The main problem with our current state of technology is that there
remains a segment of the grayscale where it is difficult to remove
contour artifacts without increasing the amplitude of the dither
pattern (e.g. noise) so much that it becomes visible. This is due
to the tonescale shape being close to a gamma power of 2.4 while
the visual system nonlinearity is close to 1/3. The cascade of
these two nonlinearities results in a steeper slope in the dark
areas than the rest of the tonescale.
Some attributes of embodiments of the present invention may be
explained with reference to FIG. 4, which shows methods and systems
for dither pattern creation by optimizing the pattern to the human
visual system (HVS) characteristics (i.e., shaping its
spatiotemporal chromatic power spectrum to match that of the
equivalent noise of the visual system). In these embodiments, a
color image with multiple color channels 52 56 is combined with a
dither array prior to quantization 62 66. The dither array
structure is created with reference to the human visual system 68
which is less sensitive to higher frequency noise. Accordingly, a
spatio-temporal high-pass dither structure 70 is created in which
both spatial dimensions and the temporal dimension have high-pass
characteristics.
In embodiments of the present invention, the dither structure may
also be optimized for display properties. In some of these
embodiments, we can use the inherent fixed-pattern spatial noise of
the display as a factor in dither pattern design.
For effective dither pattern design, the goal is to add as much
noise as possible, yet make sure the noise is not visible in the
displayed image. Embodiments of the present invention may take
advantage of the visual system's LPF characteristics, by giving the
dither structure a high-pass characteristic, so that the dither
pattern on the display may be attenuated by the visual systems LPF,
which is primarily due to optical characteristics. In other words,
the equivalent input noise of the visual system (often modeled as
the inverse of the frequency response of the visual system, the
contrast sensitivity function (CSF), analogous to a frequency
response) may be used to shape the dither pattern (noise).
Embodiments of the present invention may be used in conjunction
with displays with the capability of displaying temporally changing
signals. In these embodiments, it is worthwhile to use a
spatio-temporal dither structure. The equivalent noise and
resulting dither pattern are shown in iconic form in FIG. 5. Its
power spectrum is mutually high pass in spatial and temporal
frequencies. The digital frequency Nyquist limits are 0.5 (0.5
cycle/sample; sample=pixel or frame). The axes are horizontal
spatial frequency (H SF) 80, vertical spatial frequency (V SF) 82,
and temporal frequency (TF) 84.
In these spatio-temporal embodiments, the dither array may be
stored as a series of 2D tiles (or equivalently, as a 3D sequence),
where the series consists of different sequential tiles intended
for sequential frames of the real-time display.
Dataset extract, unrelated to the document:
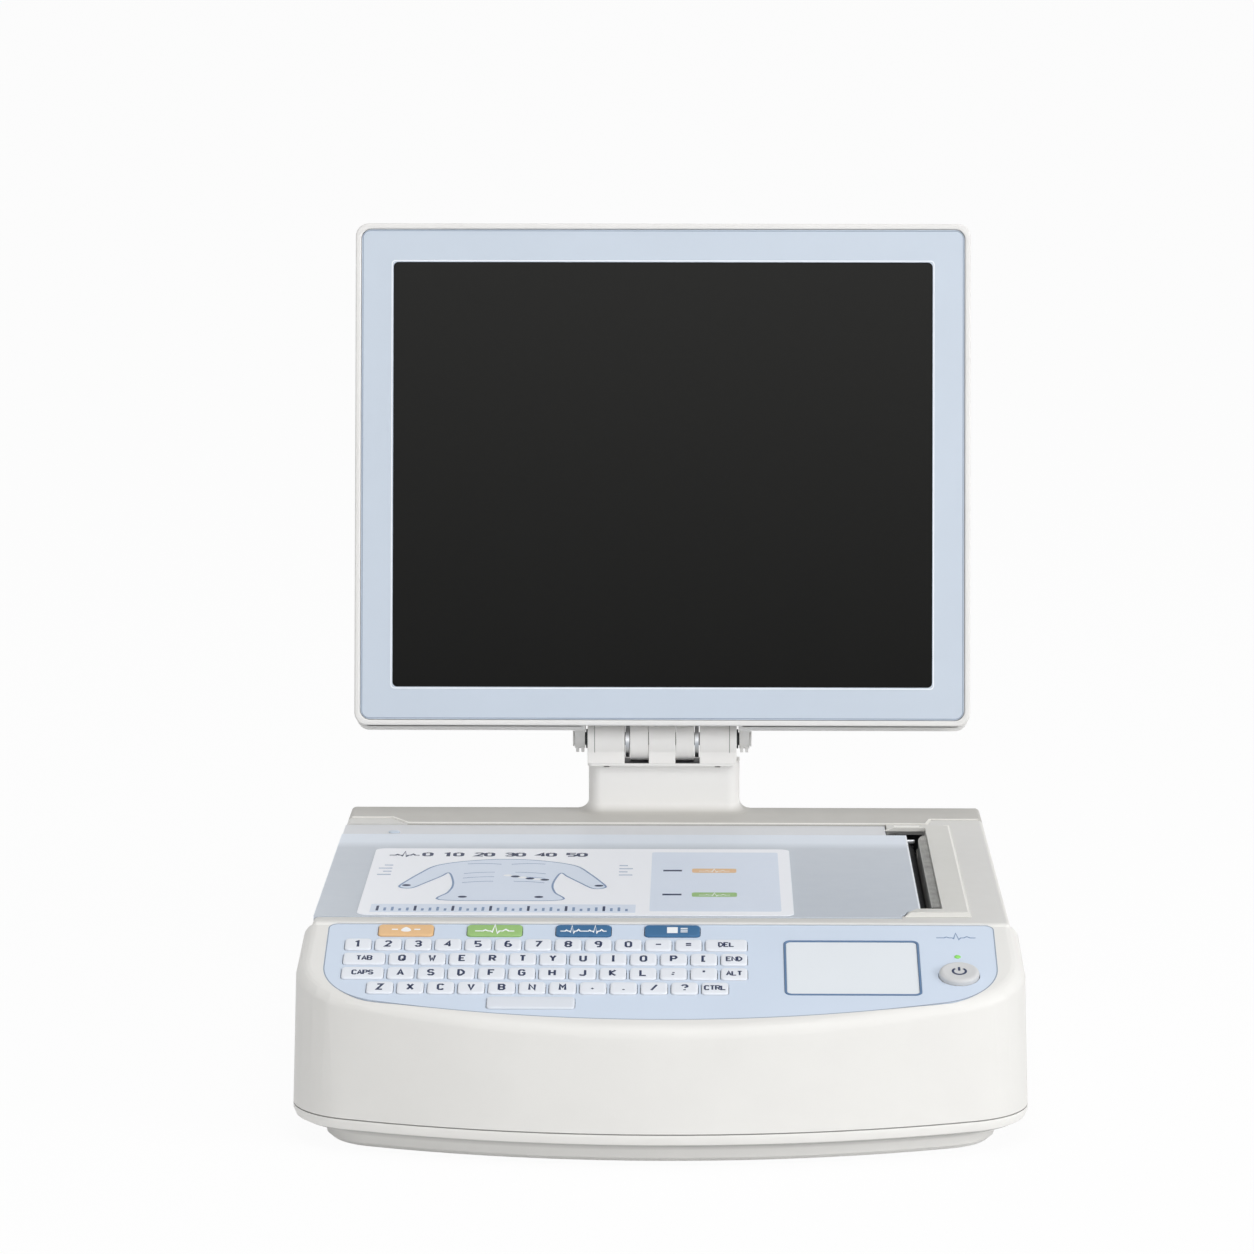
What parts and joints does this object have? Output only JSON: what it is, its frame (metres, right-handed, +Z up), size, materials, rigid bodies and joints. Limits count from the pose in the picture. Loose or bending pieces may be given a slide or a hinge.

The behavior of the
frame synchronized tile selector 72 as shown in FIG. 4 is shown in
FIG. 6. FIG. 6 shows a spatio-temporal dither structure imposed on
sequential image frames, frame "p" 90 and frame "p+1" 92. Imposed
on the image frames are the tiles of the dither structure. At any
one spatial position on the display we have a series of dither
tiles added to the input image frame, and these tiles are stepped
through sequentially to preserve the temporal power spectrum of
their design (i.e. FIG. 5).
Some embodiments of the present invention may employ a tile
stepping method as illustrated in FIG. 6 for further reduction of
the possibility of visible artifacts. In these embodiments, a
spatio-temporal array of dither pattern tiles 110 may be used.
These dither pattern tiles 110 are typically smaller than the image
to which they are applied in order to reduce memory size. The
smaller tiles can cover the image in a tile pattern that uses the
same tiles repeatedly. In some applications, the same tile may be
used repeatedly across the image, however, this method can result
in visible artifacts caused by the repeated pattern. This problem
may be reduced or eliminated by using tiles from multiple
successive frames. This method can be employed in the spatial and
temporal dimensions.
As shown in FIG. 6, tiles can be incremented spatially across an
image frame 90 starting with a first tile frame 94 and then using
each successive tile frame 96, 98 & 100 to fill out the tile
pattern across the image 90. This pattern of successive tile frames
can be employed in the temporal direction as well. In the next
successive image frame 92, the tile frame succeeding the tile frame
used in the prior image frame at any given tile location is used.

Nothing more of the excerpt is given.